- **PROVIDED RECORDS**
□ □ □ □ □ □ □

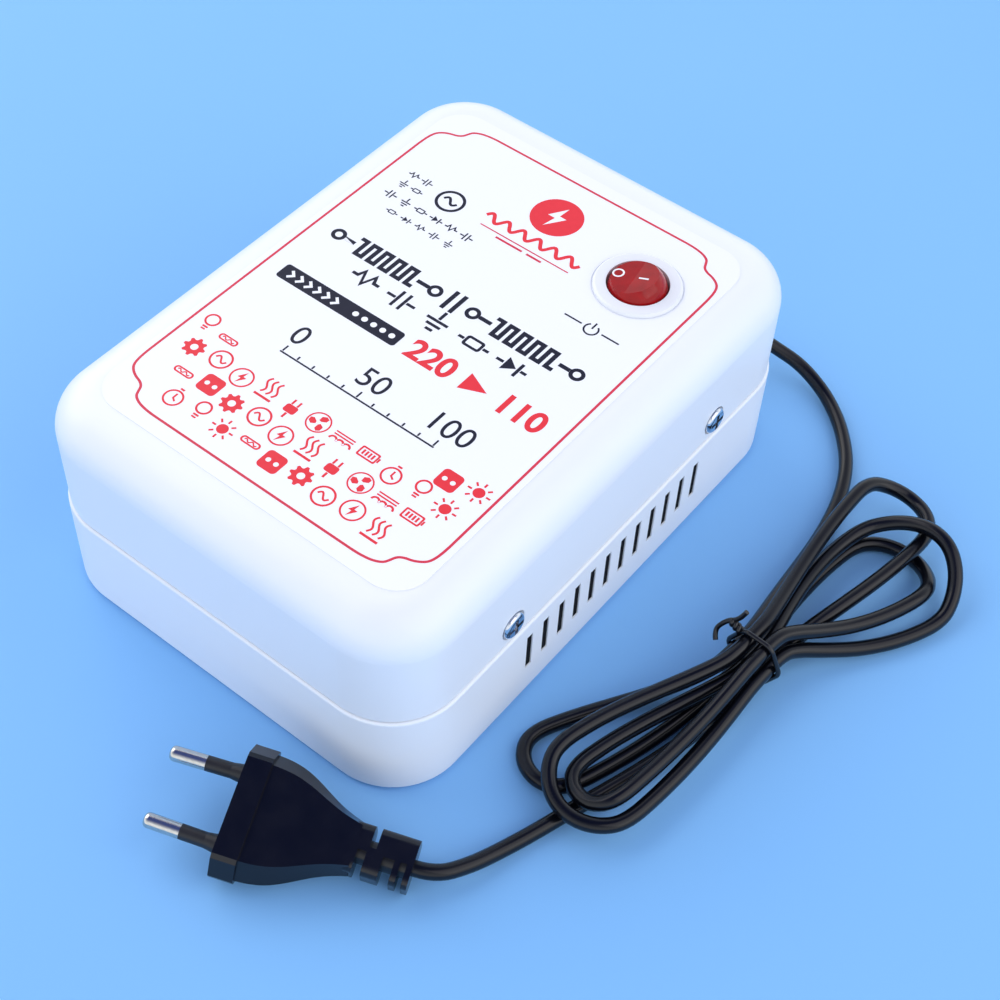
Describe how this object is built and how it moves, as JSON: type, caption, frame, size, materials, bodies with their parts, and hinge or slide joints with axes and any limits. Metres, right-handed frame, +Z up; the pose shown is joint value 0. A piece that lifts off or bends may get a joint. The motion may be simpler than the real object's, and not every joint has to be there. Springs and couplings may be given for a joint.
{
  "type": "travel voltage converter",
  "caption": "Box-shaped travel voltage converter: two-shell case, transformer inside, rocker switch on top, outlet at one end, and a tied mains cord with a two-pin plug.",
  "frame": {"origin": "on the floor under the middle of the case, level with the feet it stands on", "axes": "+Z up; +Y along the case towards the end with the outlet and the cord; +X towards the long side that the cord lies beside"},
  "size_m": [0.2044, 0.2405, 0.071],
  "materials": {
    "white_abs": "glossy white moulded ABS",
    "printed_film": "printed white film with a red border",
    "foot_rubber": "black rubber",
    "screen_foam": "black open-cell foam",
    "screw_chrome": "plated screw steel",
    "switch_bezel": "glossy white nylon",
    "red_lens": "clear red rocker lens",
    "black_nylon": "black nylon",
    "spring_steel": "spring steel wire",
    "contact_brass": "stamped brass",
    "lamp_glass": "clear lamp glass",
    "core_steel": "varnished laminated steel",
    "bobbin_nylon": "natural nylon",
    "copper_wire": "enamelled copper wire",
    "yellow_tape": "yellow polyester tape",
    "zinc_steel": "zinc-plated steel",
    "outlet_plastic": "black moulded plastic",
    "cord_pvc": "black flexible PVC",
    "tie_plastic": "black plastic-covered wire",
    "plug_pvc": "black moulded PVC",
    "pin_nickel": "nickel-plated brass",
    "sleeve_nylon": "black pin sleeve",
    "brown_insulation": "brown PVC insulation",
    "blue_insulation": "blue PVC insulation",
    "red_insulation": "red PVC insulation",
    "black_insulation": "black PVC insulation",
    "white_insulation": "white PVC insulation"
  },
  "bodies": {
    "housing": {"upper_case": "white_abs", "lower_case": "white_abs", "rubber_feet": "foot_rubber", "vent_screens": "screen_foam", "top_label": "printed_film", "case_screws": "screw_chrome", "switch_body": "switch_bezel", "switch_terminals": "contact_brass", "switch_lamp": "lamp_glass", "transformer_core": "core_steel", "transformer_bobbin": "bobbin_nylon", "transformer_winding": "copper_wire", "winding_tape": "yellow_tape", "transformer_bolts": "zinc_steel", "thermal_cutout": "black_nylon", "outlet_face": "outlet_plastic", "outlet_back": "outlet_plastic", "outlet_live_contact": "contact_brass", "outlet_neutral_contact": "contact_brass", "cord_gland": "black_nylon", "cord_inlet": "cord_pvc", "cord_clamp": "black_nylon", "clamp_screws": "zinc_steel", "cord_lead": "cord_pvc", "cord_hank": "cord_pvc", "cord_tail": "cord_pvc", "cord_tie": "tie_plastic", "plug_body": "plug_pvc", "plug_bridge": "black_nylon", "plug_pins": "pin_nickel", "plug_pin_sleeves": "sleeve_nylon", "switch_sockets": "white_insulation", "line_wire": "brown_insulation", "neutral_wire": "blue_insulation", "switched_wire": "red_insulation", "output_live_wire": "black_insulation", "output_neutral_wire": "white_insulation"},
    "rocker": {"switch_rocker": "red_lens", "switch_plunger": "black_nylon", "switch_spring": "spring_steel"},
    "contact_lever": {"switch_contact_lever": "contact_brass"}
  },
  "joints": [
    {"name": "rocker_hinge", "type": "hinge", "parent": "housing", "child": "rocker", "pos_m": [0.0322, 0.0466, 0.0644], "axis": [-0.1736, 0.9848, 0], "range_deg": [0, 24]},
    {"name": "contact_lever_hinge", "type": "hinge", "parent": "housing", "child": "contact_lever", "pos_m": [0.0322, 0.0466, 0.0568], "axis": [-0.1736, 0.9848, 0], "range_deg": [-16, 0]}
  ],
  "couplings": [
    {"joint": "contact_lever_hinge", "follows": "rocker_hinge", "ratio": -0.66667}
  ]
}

□ □ □ □ □ □ □

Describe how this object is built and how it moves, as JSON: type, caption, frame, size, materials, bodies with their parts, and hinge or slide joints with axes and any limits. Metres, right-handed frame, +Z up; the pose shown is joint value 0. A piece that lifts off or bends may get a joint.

□ □ □ □ □ □ □

Gather from the entries above all lines that include the string "with".

Describe how this object is built and how it moves, as JSON: type, caption, frame, size, materials, bodies with their parts, and hinge or slide joints with axes and any limits. Metres, right-handed frame, +Z up; the pose shown is joint value 0. A piece that lifts off or bends may get a joint. The motion may be simpler than the real object's, and not every joint has to be there. Springs and couplings may be given for a joint.
  "caption": "Box-shaped travel voltage converter: two-shell case, transformer inside, rocker switch on top, outlet at one end, and a tied mains cord with a two-pin plug.",
  "frame": {"origin": "on the floor under the middle of the case, level with the feet it stands on", "axes": "+Z up; +Y along the case towards the end with the outlet and the cord; +X towards the long side that the cord lies beside"},
    "printed_film": "printed white film with a red border",
Describe how this object is built and how it moves, as JSON: type, caption, frame, size, materials, bodies with their parts, and hinge or slide joints with axes and any limits. Metres, right-handed frame, +Z up; the pose shown is joint value 0. A piece that lifts off or bends may get a joint.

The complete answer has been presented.